Il nous semble, en effet, que ce sont là deux cas de figure-types susceptibles d’appuyer, sur une base intuitive, la justification pragmatique du recours aux comportements collectifs. Ainsi, dans un nombre significatif de cas, l’entité collective dont on évoque le comportement est une organisation formelle. Lorsque le scientifique envisage le comportement (collectif) d’une telle entité (qu’il s’agisse d’un parti, d’une firme, d’une association...), il s’attache à rendre compte du résultat qui émerge en tant que produit des processus internes de décision -lesquels mettent en jeu les actions/interactions d’un certain nombre d’individus-membres de l’organisation considérée. Dans un ensemble non moins significatif de circonstances, l’entité collective est un agrégat d’individus n’étant pas constitués en organisation formelle. L’examen du comportement de tels agrégats (que l’on évoque les classes sociales, les automobilistes, les consommateurs ou le ’consommateur représentatif’...) renvoie alors à divers traits communs à l’ensemble des individus-membres de l’entité collective, que le scientifique entend mettre en lumière.
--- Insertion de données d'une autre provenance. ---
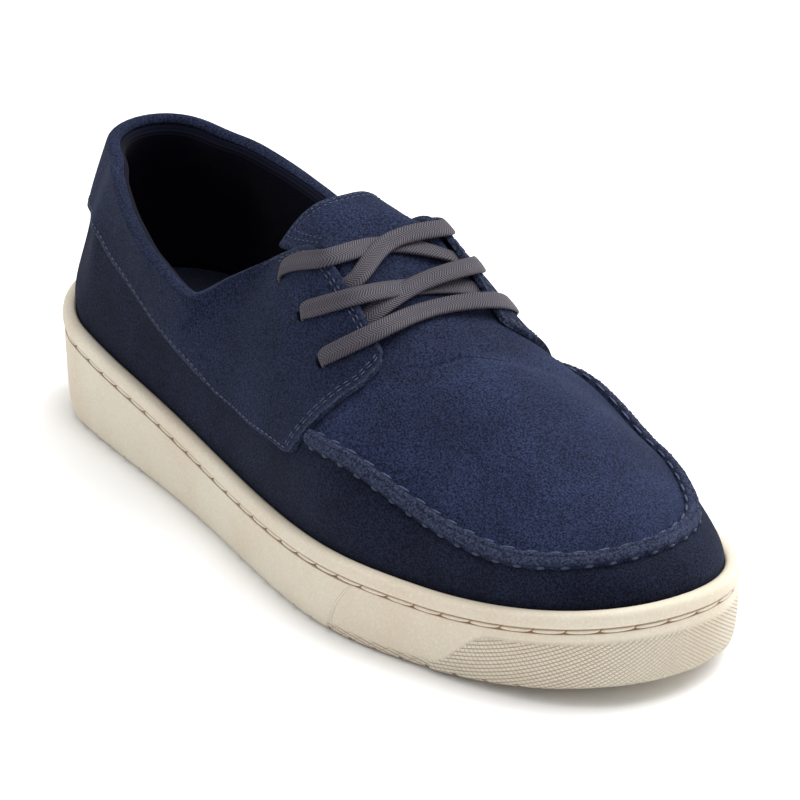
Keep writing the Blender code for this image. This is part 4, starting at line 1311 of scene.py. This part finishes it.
def makeChain():
    turn = np.linspace(0, 1, 1601)
    foot = footOf(turn)
    z = soleRim(foot) - last["lipBand"] - last["grooveHeight"] / 2
    trail = Trail(levelPoint(turn, last["grooveDepth"], z), -inwards(turn))
    count = round(trail.length / chain["pitch"])
    pitch = trail.length / count
    u = np.linspace(-1, 1, chain["along"] + 1)[None, :]
    u = np.sign(u) * (1 - (1 - np.abs(u)) ** 1.6)
    v = np.linspace(-1, 1, chain["across"] + 1)[:, None]
    end = np.clip(1 - np.abs(u) ** 12, 0, 1) ** 0.5
    bowed = chain["lens"] + (1 - chain["lens"]) * np.clip(1 - u * u, 0, 1) ** 0.7
    lens = np.where(v < 0, bowed, chain["straight"])
    w = v * chain["half"] * lens * (0.25 + 0.75 * end)
    dome = np.clip(1 - np.abs(v) ** 4, 0, 1) ** 0.5 * end * chain["height"] - chain["sink"]
    parts = []
    for k in range(count):
        s = (k + 0.5 + u * chain["long"]) * pitch + w * chain["slant"]
        s, up, out = np.broadcast_arrays(s, w, dome)
        point, _, _, normal = trail.frame(np.mod(s, trail.length))
        table = point + np.array([0, 0, 1.0]) * up[..., None] + normal * out[..., None]
        # each link's rim is painted darker, in peach, as shade where it meets the groove
        rim = np.broadcast_to(chain["shadeShare"] * np.abs(v) ** 5, s.shape)
        parts.append(layGrid("link", table, "wall", (s, up), {"groove": rim}, weld=False))
    return dress(joined("groove_links", parts, 0.000001), creamRubber)


makeChain()


# Floor, world and lights
studio = {
    "floor": (0.97, 0.97, 0.97), "floorSize": 6.0, "floorDrop": 0.0002, "world": 0.68,
    # place, size and power of each lamp
    "lamps": {"overhead": ((0.15, 0.45, 1.4), 1.4, 25.0), "side": ((-0.9, -1.2, 0.9), 0.9, 4.0),
              "behind": ((0.1, 1.5, 0.8), 1.0, 14.0)},
}


def makeStudio():
    bm = bmesh.new()
    bmesh.ops.create_grid(bm, x_segments=2, y_segments=2, size=studio["floorSize"])
    floor = pieceOf("floor", bm)
    floor.location.z = -studio["floorDrop"]
    floor.data.materials.append(Finish("floor").set(colour=rgb(studio["floor"]), rough=0.9, shine=0.1))
    world = bpy.data.worlds.new("studio")
    bpy.context.scene.world = world
    world.use_nodes = True
    background = world.node_tree.nodes["Background"].inputs
    background["Color"].default_value = rgb((1.0, 1.0, 1.0))
    background["Strength"].default_value = studio["world"]
    for name, (place, size, power) in studio["lamps"].items():
        data = bpy.data.lights.new(name, "AREA")
        data.size = size
        data.energy = power
        lamp = linked(name, data)
        lamp.location = place
        lamp.rotation_euler = (-Vector(place)).to_track_quat("-Z", "Y").to_euler()
    bpy.context.scene.view_settings.view_transform = "Standard"


makeStudio()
Dans les deux cas de figure, les entités collectives envisagées peuvent sembler agir ’comme un seul homme’ (ce qui ne manque pas de susciter -à défaut de la justifier- la métaphore que recouvre la notion de ’comportement collectif’). Néanmoins, dans le premier cas, c’est -de façon plus ou moins directe- un ’projet commun’ qui donne à l’entité collective son homogénéité d’ensemble ; dans le second, c’est l’existence de ’caractéristiques communes’ qui assure cette homogénéité. Dans tous les cas, le caractère premier du comportement individuel restera implicite, et le scientifique s’autorisera à raisonner directement sur la base de comportements collectifs.

78.

Cet attachement affiché à l’impératif réductionniste en question paraît si marqué que Guerrien [1996] n’hésite pas à ’définir’ ce qui nous apparaît comme l’approche standard (et que l’auteur préfère considérer comme la ’théorie néo-classique’) par la concomitance de l’individualisme méthodologique et du principe de rationalité.

79.

Pour des aperçus panoramiques de chacune de ces questions, cf. respectivement : Holmstrom & Tirole [1989], et Kirman [1992]. On peut remarquer que la théorie de la firme semble se prêter, en un certain sens, à des réflexions relatives à la préservation tant de la propriété d’asocialité que de rationalité. On peut en effet s’interroger de savoir si la logique de l’intérêt individuel, telle qu’elle opère à l’intérieur de la firme, permet de conserver l’hypothèse selon laquelle la firme recherche, elle aussi, son ’intérêt individuel’ ; à savoir : la maximisation de son profit. Alternativement, l’hypothèse de maximisation du profit semble pouvoir s’interpréter comme une application de l’hypothèse d’asocialité au comportement de la firme, dans la mesure où cet objectif peut entrer en conflit avec diverses normes, valeurs ou encore aspirations sociales.